- Layout: When deciding on a layout for your deck, start by listing the activities it will need to accommodate. Make sure there's ample space for a dining table and chairs and that your deck is large enough to hold friends and family comfortably. If you're having trouble visualizing how a layout will work, create an outline of the space in your yard. Use stakes and a rope to illustrate the space, and get a better feel for your future deck.
- Location: Many homeowners opt to connect decks to their back door, but there's no hard and fast rule about this. Decks can connect to nearly any level of your home, or they can remain freestanding. Sometimes the options change depending on your home, your yard, and your city code, so talk with a professional deck builder to decide.
- Stories: Just like your home, decks can have more than one story. Multiple levels can give you more space or create visual interest. With more than one story, you can get even more creative with your deck, building different areas for grilling and relaxing and both covered and uncovered spaces.
- Stairs: When planning your deck, consider whether you want one or more sets of stairs to the ground level. If you build your deck near ground level, you also have the potential to install stairs around the entire perimeter, which can open up your deck even more and allow easy access for kids and adults alike.
- Covered vs. Uncovered: If you want an open space to grow a variety of plants, you're probably best off with an uncovered deck. If you want a shady place to cool off with an icy beverage in the afternoon, consider a covered deck. Pergolas offer partial shade and a place to install ceiling fans or grow decorative plants. If you struggle to choose between a covered and uncovered deck, an outdoor umbrella makes a good compromise between the two.
- Railings: Choose from wood, glass, metal, cabling, vinyl or a combination of these. Whatever you choose has the potential to take your design to another level as well as offer a stylish yet functional safety feature. If you build a ground-level deck, you can go without railings, which open your line of sight and improve your view. Consult with your local code, or check with your contractor to be sure a railing isn't necessary.
- Seating: Deck seating can be movable or built-in. Movable options include everything from folding seats to classic Adirondack chairs to outdoor rockers. Built-in options range from basic benches to porch swings to fully upholstered sofas. While it's easy to add more movable seating as necessary, consider all built-in seating as you're designing your deck.
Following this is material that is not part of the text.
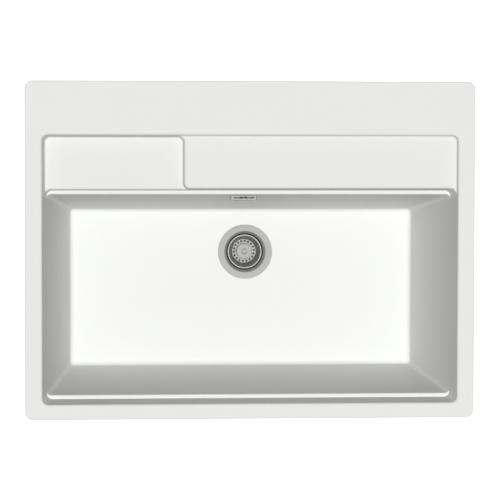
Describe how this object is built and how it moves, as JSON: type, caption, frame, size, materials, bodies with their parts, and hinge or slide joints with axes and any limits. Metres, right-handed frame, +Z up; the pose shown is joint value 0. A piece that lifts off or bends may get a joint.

- Lighting: This element can add yet another functional design element to your deck. Install lights on deck posts or underneath built-in benches for subtle illumination. If your deck includes a pergola or roof, consider installing ceiling lamps for even more light.
- Fire Pits: If you live in an area where temperatures drop at night, adding a fire pit to your deck will help you stay warm while still enjoying the outdoors. Local codes determine whether it's possible to build a fire pit in your area, so make sure you understand the regulations before adding one to your deck.
Because these outdoor spaces have almost limitless potential in terms of design, materials and add-ons, no two decks are the same. Here's what you need to consider before hiring a professional to build your deck.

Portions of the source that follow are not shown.